The only explanation that I have found (on page 12 of Ref. 1) was that the group manifold of $SL(2,\mathbb{R})$ carries the Killing-Cartan metric
$$
g=\frac{1}{2}\text{tr}\,\left(g^{-1}dg\right)^2
$$
which is invariant under the actions
$$
g\rightarrow k_L\, g \qquad\text{and}\qquad g\rightarrow g\, k_R
$$
with $k_L,k_R\in SL(2,\mathbb{R})$. But how does one get from the metric on $\mathbb{R}^{2,2}$ to this Killing-Cartan metric? Also, I don't find this very explicit and was wondering if there is a more direct way.
References:
- K. Holsheimer, Surface Charges, Holographic Renormalization,
and Lifshitz Spacetime, master thesis, Amsterdam. The PDF file is here.
Best Answer
I) First recall the fact that
This follows partly because:
There is a bijective isometry from the split real space $(\mathbb{R}^{2,2},||\cdot||^2)$ to the space of $2\times2 $ real matrices $({\rm Mat}_{2\times 2}(\mathbb{R}),\det(\cdot))$, $$\mathbb{R}^{2,2} ~\ni~\tilde{x}~=~(x^0,x^1,x^2,x^3)~\mapsto~ m~=~\begin{pmatrix}x^0+x^3 & x^1 +x^2\\ x^1 -x^2 & x^0-x^3\end{pmatrix}~\in~ {\rm Mat}_{2\times 2}(\mathbb{R}) , $$ $$ ||\tilde{x}||^2 ~=~x^{\mu} \eta_{\mu\nu}x^{\nu} ~=~\det(m).$$ We use here the sign convention $(+,-,+,-)$ for the split metric $\eta_{\mu\nu}$.
There is a group action $\rho: SL(2,\mathbb{R})\times SL(2,\mathbb{R})\times {\rm Mat}_{2\times 2}(\mathbb{R}) \to {\rm Mat}_{2\times 2}(\mathbb{R})$ given by $$(g_L,g_R)\quad \mapsto\quad\rho(g_L,g_R)m~:= ~g_L m g_R^t,$$ $$ g_L,g_R\in SL(2,\mathbb{R}),\qquad m\in {\rm Mat}_{2\times 2}(\mathbb{R}), $$ which is length preserving, i.e. $(g_L,g_R)$ is a split-orthogonal transformation. In other words, there is a Lie group homomorphism
$$\rho: SL(2,\mathbb{R})\times SL(2,\mathbb{R}) \quad\to\quad O({\rm Mat}_{2\times 2}(\mathbb{R}),\mathbb{R})~\cong~ O(2,2;\mathbb{R}) , \qquad \rho(\pm {\bf 1}_{2 \times 2}, \pm {\bf 1}_{2 \times 2})~=~{\bf 1}_{{\rm Mat}_{2\times 2}(\mathbb{R})}.$$
[It is interesting to compare with similar constructions for other signatures, cf. e.g. this Phys.SE post.]
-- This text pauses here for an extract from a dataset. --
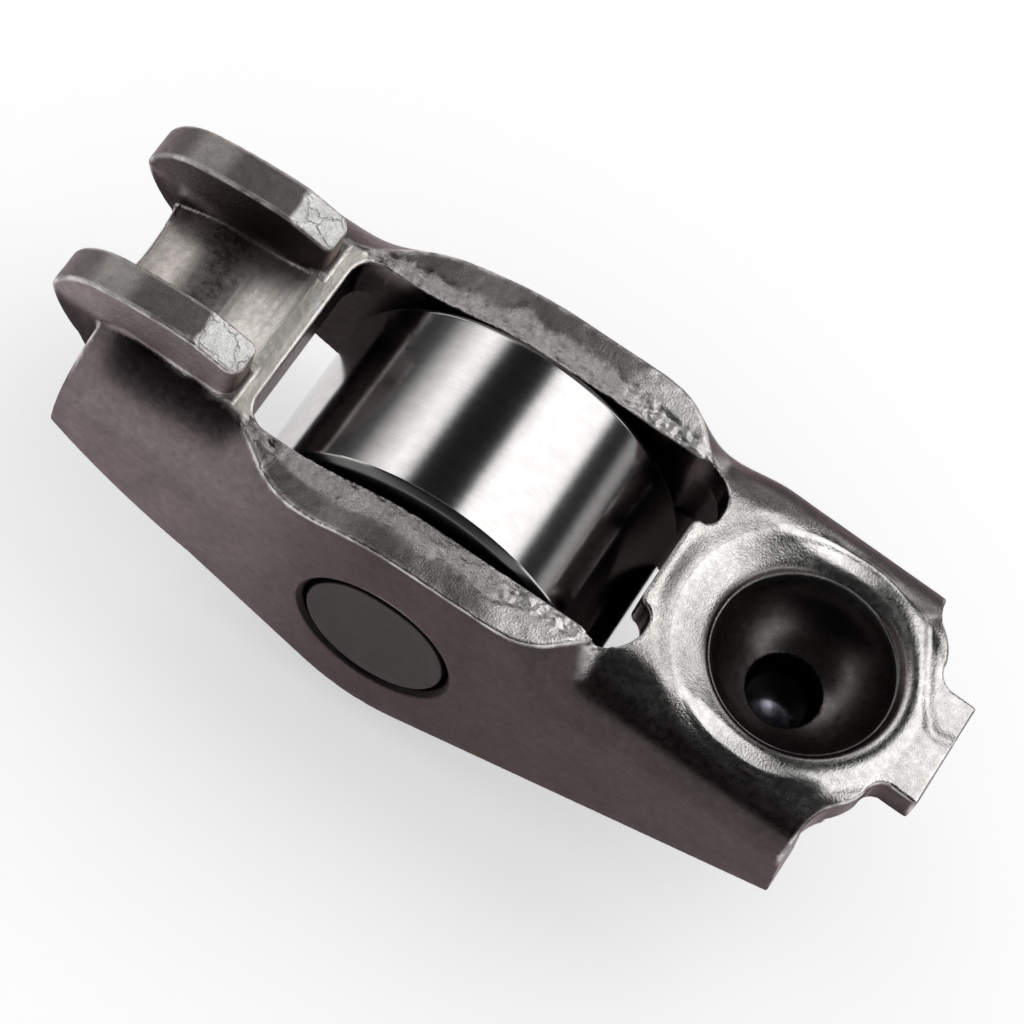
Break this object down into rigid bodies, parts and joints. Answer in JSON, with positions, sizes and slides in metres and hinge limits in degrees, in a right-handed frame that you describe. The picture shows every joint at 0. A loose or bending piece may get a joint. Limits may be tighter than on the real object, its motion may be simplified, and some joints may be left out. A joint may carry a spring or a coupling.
{
  "type": "roller rocker arm",
  "caption": "Pressed steel roller finger rocker arm: valve pad between guide ears, needle-bearing cam roller, and a drawn ball socket with an oil recess.",
  "frame": {"origin": "centre of the roller, on the axle's axis", "axes": "+X from the roller towards the ball socket, Y along the axle, +Z out of the web, the side on which the valve pad and the ball socket open; the roller stands out of the channel towards -Z as well"},
  "size_m": [0.0482, 0.0166, 0.0195],
  "materials": {
    "arm_steel": "tumbled, case-hardened, dark satin walls and bright worn web",
    "axle_steel": "turned end faces, staked rim",
    "roller_steel": "polished, fine lines round the rim",
    "needle_steel": "ground"
  },
  "bodies": {
    "arm": {"arm_body": "arm_steel", "axle": "axle_steel"},
    "roller": {"roller": "roller_steel"},
    "needle_set": {"needle_01": "needle_steel", "needle_02": "needle_steel", "needle_03": "needle_steel", "needle_04": "needle_steel", "needle_05": "needle_steel", "needle_06": "needle_steel", "needle_07": "needle_steel", "needle_08": "needle_steel", "needle_09": "needle_steel", "needle_10": "needle_steel", "needle_11": "needle_steel", "needle_12": "needle_steel", "needle_13": "needle_steel", "needle_14": "needle_steel", "needle_15": "needle_steel", "needle_16": "needle_steel", "needle_17": "needle_steel", "needle_18": "needle_steel", "needle_19": "needle_steel"}
  },
  "joints": [
    {"name": "roller_spin", "type": "hinge", "parent": "arm", "child": "roller", "pos_m": [0, 0, 0], "axis": [0, 1, 0], "continuous": true},
    {"name": "needle_orbit", "type": "hinge", "parent": "arm", "child": "needle_set", "pos_m": [0, 0, 0], "axis": [0, 1, 0], "continuous": true}
  ],
  "couplings": [
    {"joint": "needle_orbit", "follows": "roller_spin", "ratio": 0.57906}
  ]
}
II) Next define the anti-de-Sitter space $AdS_3$ with negative cosmological constant $\Lambda<0$ as the hypersurface
$$ AdS_3 ~:=~ \det{}^{-1}(\{\Lambda^{-1}\})~:=~\{ m\in {\rm Mat}_{2\times 2}(\mathbb{R}) \mid \det(m)~=~\Lambda^{-1}\} $$
endowed with the induced metric. Note that the above group action $\rho$ preserves the anti-de-Sitter space:
$$\rho: SL(2,\mathbb{R})\times SL(2,\mathbb{R})\times AdS_3\quad \to\quad AdS_3.$$
In fact, the Lie group $SL(2,\mathbb{R})\times SL(2,\mathbb{R})$ induces in this way global isometries on $AdS_3$.